# Records for the exercise
◇ ◇ ◇ ◇ ◇

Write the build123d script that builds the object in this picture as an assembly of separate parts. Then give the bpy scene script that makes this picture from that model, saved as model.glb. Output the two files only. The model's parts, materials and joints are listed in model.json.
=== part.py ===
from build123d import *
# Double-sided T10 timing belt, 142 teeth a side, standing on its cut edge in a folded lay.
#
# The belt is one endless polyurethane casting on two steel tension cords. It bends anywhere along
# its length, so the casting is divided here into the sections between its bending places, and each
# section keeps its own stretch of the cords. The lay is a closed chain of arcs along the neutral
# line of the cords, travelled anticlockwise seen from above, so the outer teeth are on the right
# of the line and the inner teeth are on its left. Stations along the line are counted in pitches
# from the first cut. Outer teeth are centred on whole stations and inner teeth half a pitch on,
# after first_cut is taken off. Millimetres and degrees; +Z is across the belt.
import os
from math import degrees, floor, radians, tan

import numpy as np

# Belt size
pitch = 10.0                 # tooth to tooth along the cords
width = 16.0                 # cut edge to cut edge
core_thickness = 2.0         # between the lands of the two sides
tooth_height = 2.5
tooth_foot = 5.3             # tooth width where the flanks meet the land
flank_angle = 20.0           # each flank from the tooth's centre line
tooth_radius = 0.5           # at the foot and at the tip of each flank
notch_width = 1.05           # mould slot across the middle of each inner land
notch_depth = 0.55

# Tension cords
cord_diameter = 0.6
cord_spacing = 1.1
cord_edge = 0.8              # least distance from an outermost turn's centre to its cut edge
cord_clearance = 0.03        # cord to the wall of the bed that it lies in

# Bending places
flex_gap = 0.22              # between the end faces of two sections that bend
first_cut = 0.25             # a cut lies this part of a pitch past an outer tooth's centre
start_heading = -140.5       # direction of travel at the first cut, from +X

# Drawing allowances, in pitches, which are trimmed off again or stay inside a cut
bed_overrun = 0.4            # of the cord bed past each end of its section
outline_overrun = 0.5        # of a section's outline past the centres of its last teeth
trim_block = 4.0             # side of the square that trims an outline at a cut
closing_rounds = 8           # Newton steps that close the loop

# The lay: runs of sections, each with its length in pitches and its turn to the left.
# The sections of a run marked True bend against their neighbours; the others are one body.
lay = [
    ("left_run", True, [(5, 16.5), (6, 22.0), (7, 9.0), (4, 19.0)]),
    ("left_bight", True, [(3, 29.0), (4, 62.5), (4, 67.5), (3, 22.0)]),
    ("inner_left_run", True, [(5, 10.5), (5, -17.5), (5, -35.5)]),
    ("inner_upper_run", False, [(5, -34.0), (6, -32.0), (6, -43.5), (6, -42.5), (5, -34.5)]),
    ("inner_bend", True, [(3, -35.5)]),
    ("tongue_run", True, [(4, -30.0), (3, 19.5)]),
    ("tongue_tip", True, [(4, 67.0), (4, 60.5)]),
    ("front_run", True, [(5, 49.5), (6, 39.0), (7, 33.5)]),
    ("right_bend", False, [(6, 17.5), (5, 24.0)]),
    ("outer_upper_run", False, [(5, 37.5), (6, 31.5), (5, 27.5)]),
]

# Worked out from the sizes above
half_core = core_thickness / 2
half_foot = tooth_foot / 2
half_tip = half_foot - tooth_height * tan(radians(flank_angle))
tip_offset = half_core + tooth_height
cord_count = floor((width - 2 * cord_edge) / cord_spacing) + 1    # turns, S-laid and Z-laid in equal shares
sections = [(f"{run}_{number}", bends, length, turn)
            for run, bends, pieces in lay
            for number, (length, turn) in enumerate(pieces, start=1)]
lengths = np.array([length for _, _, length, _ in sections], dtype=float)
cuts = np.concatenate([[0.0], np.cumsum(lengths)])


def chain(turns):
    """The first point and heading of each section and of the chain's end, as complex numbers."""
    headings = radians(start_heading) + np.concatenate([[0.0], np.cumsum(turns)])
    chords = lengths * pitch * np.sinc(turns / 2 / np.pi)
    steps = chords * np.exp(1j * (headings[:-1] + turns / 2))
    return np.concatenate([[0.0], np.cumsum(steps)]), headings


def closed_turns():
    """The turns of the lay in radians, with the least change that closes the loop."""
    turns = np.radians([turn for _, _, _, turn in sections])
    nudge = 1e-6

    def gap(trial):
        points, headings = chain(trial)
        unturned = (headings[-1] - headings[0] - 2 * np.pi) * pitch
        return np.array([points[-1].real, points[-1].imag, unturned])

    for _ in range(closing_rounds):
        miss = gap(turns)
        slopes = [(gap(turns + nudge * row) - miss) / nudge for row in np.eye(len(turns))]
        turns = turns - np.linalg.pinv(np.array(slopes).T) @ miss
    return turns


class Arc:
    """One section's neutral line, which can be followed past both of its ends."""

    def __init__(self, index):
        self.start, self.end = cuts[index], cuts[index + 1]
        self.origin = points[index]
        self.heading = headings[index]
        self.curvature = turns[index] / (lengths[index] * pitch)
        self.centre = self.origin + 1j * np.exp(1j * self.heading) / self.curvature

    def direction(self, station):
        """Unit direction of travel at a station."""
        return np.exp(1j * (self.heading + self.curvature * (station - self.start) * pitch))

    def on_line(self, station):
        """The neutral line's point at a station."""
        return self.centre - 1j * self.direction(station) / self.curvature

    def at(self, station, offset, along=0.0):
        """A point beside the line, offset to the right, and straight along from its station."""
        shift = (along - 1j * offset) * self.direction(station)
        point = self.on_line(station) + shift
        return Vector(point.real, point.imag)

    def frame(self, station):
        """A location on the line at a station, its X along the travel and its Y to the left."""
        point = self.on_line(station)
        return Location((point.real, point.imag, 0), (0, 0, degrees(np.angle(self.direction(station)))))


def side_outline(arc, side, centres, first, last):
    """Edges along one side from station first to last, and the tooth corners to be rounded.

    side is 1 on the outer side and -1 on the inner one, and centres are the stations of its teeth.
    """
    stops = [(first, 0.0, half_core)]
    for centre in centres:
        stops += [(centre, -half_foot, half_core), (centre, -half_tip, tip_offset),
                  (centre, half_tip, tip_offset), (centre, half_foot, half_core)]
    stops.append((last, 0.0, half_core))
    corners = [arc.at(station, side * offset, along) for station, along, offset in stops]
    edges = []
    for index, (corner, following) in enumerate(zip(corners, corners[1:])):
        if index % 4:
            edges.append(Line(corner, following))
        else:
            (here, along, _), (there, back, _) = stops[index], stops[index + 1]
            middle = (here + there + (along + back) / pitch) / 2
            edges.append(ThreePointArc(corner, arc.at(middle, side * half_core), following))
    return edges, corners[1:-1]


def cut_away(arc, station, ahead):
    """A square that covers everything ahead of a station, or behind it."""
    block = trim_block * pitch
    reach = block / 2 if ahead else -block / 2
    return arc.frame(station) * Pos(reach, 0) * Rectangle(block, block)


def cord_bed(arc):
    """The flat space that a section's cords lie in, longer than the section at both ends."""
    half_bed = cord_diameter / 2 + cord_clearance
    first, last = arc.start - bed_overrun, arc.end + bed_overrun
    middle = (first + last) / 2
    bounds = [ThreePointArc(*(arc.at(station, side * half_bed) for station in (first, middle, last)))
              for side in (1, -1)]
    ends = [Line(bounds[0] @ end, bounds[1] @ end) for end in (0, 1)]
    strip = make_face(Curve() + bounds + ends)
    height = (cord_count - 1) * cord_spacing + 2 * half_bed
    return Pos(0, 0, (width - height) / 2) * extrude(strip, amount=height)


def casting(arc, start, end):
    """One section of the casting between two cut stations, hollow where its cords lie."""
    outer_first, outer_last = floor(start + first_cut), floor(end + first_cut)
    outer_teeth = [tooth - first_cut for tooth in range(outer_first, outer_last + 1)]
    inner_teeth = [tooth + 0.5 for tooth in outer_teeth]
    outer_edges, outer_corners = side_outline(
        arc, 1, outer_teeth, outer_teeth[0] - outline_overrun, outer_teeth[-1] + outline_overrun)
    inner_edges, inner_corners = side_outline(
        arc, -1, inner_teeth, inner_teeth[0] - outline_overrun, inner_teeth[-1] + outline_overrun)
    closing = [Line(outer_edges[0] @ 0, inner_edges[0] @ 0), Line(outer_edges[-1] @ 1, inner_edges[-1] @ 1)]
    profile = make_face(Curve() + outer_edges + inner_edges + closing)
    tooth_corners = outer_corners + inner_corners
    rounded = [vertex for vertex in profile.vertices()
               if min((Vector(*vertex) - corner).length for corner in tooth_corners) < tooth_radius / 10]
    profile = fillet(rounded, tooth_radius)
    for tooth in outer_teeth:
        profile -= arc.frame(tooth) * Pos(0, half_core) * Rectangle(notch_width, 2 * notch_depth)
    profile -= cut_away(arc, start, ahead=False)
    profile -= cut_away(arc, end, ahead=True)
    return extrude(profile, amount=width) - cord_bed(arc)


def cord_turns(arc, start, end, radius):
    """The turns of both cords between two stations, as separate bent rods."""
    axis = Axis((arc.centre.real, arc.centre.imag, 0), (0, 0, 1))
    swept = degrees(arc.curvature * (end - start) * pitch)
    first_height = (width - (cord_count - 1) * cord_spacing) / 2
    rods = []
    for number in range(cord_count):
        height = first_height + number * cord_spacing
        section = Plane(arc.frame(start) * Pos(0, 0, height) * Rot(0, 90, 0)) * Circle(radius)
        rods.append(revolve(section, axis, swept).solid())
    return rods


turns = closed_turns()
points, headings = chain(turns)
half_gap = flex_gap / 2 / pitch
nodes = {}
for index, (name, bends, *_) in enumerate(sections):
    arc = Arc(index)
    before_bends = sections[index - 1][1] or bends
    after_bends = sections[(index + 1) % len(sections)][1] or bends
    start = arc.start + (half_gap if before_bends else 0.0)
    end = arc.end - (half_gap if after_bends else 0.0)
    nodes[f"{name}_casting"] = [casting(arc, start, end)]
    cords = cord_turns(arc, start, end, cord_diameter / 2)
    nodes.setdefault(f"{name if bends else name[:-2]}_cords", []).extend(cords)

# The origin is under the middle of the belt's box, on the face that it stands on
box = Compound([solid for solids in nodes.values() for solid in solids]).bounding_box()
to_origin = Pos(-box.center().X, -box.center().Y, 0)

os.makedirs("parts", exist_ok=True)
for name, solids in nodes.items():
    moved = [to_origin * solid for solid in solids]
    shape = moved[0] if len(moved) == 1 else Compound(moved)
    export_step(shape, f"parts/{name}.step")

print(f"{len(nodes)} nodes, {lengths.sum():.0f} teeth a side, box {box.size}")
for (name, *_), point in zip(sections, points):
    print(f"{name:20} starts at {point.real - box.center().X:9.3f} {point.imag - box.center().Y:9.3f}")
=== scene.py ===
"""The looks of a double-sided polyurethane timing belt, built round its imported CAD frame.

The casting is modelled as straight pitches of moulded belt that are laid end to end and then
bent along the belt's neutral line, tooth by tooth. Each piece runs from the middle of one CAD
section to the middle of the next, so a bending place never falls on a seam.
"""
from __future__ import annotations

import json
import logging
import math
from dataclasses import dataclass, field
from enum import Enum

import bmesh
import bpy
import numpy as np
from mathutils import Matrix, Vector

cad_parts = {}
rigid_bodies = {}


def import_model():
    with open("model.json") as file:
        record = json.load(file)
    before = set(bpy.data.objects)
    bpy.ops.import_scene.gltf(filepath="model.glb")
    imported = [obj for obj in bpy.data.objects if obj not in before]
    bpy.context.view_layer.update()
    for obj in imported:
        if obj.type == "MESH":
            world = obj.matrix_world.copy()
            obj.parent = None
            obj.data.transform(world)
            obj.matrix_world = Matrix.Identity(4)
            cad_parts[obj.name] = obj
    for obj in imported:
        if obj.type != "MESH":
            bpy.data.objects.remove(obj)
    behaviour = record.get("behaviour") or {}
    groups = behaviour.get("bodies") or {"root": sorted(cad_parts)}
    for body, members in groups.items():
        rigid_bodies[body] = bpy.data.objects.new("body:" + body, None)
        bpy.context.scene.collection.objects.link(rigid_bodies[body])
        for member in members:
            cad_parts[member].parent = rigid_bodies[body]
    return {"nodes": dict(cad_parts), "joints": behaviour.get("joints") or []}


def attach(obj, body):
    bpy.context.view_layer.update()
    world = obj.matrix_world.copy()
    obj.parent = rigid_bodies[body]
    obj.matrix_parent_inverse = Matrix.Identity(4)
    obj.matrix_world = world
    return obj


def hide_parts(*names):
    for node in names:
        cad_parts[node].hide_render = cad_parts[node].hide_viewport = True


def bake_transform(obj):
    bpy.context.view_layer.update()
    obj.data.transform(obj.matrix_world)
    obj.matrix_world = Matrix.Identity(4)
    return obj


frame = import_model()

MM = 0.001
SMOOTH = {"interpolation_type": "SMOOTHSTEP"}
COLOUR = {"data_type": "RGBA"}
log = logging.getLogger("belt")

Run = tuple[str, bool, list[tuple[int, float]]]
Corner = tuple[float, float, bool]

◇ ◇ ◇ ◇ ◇

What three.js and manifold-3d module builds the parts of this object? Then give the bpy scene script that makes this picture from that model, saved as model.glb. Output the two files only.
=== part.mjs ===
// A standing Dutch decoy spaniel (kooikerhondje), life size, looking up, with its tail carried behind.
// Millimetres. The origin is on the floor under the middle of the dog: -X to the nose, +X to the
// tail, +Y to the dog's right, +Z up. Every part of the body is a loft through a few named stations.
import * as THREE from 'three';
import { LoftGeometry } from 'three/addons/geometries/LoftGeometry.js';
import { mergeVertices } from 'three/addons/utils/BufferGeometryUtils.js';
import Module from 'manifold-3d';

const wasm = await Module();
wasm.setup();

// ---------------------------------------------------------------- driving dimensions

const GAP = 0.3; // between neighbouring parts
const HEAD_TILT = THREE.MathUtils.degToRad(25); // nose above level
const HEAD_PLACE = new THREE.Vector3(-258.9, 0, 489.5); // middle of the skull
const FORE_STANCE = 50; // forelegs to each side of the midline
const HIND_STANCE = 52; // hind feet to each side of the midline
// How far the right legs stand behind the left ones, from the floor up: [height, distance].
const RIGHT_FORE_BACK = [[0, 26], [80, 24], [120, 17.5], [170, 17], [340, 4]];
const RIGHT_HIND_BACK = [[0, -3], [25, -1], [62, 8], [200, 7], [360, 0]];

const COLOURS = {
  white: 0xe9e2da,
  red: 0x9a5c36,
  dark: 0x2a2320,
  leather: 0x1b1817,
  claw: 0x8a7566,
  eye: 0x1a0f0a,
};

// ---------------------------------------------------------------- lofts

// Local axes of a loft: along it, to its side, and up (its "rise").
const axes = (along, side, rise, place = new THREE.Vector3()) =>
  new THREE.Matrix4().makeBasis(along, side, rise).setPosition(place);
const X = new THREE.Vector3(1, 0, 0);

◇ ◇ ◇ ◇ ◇

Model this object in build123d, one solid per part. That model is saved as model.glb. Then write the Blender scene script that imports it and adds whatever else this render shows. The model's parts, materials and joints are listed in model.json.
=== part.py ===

◇ ◇ ◇ ◇ ◇

# The exercise
Output exactly those lines that lie from the line with "bpy.context.scene.collection.objects.link(rigid_bodies[body])" through the line with "obj.parent = rigid_bodies[body]", with both of those lines included.

# Output
        bpy.context.scene.collection.objects.link(rigid_bodies[body])
        for member in members:
            cad_parts[member].parent = rigid_bodies[body]
    return {"nodes": dict(cad_parts), "joints": behaviour.get("joints") or []}


def attach(obj, body):
    bpy.context.view_layer.update()
    world = obj.matrix_world.copy()
    obj.parent = rigid_bodies[body]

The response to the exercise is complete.